§ **Work required**
Write out each line from the data below that includes the word "three".

-------- Excerpted data

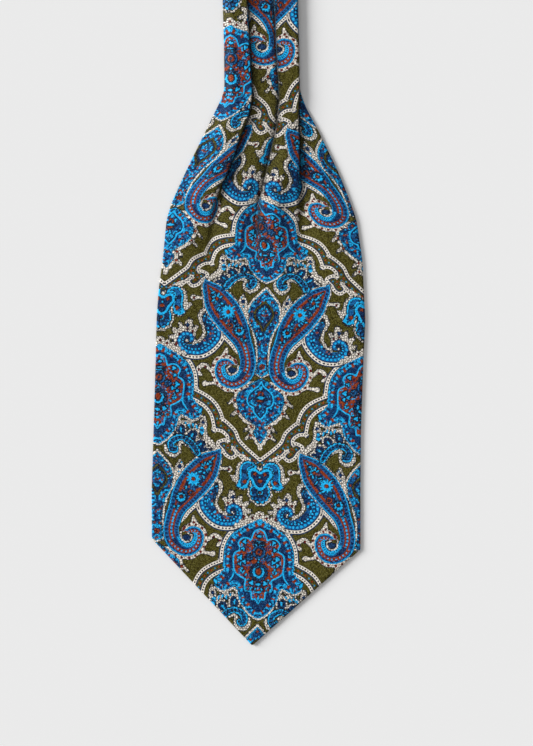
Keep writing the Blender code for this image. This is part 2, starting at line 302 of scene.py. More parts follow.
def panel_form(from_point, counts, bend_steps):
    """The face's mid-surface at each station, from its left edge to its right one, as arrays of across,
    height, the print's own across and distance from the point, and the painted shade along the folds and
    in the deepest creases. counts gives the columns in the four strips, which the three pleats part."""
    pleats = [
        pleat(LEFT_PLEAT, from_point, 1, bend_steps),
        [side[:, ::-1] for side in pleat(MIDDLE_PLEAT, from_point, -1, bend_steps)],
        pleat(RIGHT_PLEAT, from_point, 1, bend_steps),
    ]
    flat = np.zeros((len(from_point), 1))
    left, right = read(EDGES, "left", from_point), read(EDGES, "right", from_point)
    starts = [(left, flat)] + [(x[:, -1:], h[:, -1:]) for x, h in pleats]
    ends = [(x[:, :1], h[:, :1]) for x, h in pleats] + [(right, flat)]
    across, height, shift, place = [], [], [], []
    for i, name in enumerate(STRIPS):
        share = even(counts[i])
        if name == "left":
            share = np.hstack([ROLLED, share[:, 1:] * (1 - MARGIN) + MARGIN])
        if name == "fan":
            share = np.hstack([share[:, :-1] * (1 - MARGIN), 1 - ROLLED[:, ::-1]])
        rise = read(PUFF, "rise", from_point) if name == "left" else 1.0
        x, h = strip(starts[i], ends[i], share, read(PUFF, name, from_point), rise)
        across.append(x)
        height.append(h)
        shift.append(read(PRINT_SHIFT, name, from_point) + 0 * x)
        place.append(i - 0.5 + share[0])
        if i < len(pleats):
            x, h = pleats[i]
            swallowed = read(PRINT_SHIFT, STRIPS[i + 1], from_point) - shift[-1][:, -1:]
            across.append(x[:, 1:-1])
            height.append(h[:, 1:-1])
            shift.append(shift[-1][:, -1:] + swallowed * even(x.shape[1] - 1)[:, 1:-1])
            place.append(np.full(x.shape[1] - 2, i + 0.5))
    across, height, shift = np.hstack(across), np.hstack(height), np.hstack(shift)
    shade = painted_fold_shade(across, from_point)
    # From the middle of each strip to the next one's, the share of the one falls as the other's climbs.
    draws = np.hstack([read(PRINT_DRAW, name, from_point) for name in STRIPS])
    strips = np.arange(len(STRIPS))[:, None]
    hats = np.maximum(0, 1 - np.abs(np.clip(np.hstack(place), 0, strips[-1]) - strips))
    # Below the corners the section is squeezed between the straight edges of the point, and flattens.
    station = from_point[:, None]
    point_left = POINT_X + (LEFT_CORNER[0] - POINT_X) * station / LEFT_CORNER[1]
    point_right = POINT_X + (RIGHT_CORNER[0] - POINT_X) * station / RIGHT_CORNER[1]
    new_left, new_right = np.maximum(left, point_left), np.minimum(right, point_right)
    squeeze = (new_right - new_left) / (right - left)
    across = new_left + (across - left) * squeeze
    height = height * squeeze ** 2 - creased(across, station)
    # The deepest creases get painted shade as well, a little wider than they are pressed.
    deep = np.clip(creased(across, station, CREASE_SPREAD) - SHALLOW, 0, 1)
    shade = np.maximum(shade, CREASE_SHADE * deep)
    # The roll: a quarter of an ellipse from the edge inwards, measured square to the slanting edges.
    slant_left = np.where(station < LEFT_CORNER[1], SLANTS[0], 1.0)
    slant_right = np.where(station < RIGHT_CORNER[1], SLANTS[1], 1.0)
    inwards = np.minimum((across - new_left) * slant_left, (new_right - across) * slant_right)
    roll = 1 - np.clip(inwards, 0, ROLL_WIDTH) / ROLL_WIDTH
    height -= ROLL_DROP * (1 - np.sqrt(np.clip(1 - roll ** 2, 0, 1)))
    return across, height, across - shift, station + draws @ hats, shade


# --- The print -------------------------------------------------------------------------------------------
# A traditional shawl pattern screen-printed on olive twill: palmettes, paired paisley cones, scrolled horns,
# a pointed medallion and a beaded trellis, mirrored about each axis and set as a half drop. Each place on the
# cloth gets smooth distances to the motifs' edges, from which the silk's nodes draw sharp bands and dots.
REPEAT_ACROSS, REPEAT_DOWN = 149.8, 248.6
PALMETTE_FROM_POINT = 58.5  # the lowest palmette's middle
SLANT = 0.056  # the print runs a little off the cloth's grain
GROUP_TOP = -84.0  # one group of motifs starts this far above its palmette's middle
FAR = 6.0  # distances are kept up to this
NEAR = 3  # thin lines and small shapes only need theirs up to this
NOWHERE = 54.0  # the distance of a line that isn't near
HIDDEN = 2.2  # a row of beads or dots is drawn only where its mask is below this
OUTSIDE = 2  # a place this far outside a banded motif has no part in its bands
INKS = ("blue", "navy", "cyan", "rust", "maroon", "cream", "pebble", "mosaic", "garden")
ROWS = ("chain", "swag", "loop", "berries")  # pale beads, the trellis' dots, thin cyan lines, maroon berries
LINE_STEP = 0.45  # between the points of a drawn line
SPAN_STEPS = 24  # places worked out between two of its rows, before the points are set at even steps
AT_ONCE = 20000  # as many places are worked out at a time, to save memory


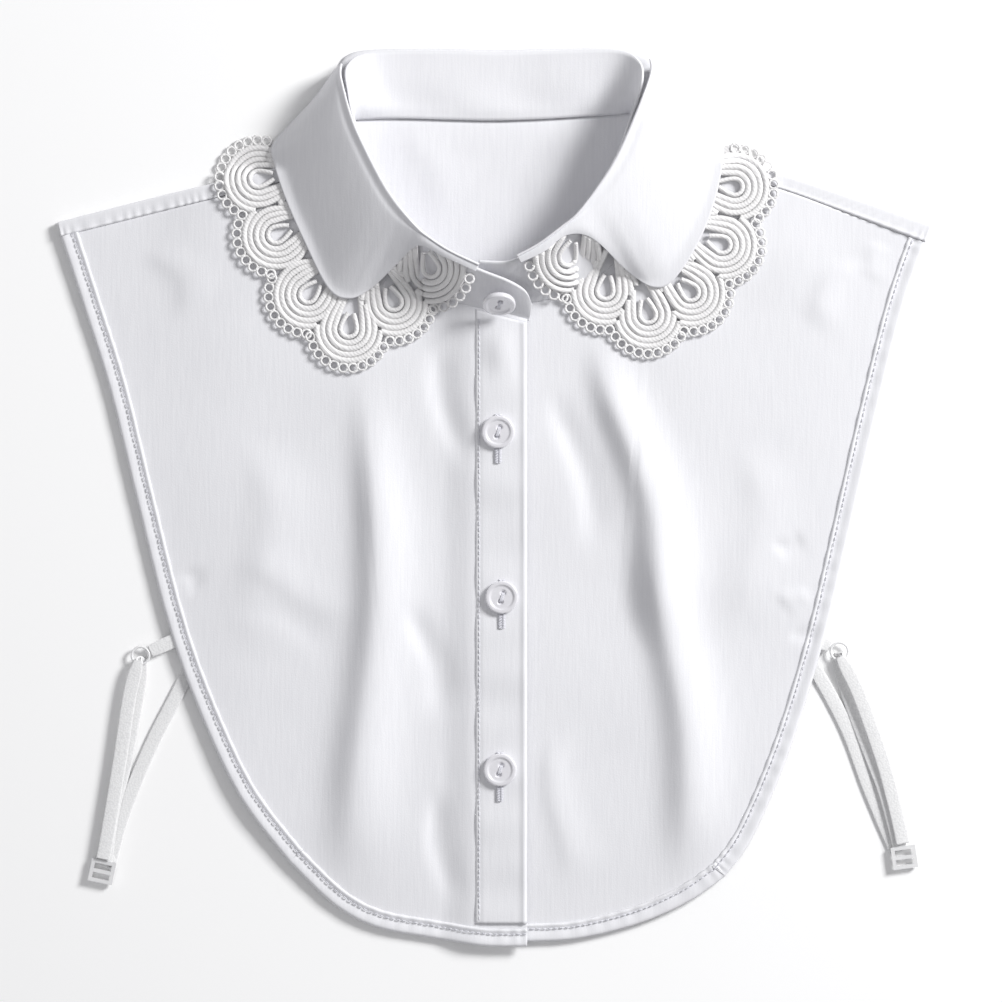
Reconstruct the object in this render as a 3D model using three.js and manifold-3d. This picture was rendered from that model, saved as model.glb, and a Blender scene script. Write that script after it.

----------------

§ **Correct answer**
    in the deepest creases. counts gives the columns in the four strips, which the three pleats part."""
Reconstruct the object in this render as a 3D model using three.js and manifold-3d. This picture was rendered from that model, saved as model.glb, and a Blender scene script. Write that script after it.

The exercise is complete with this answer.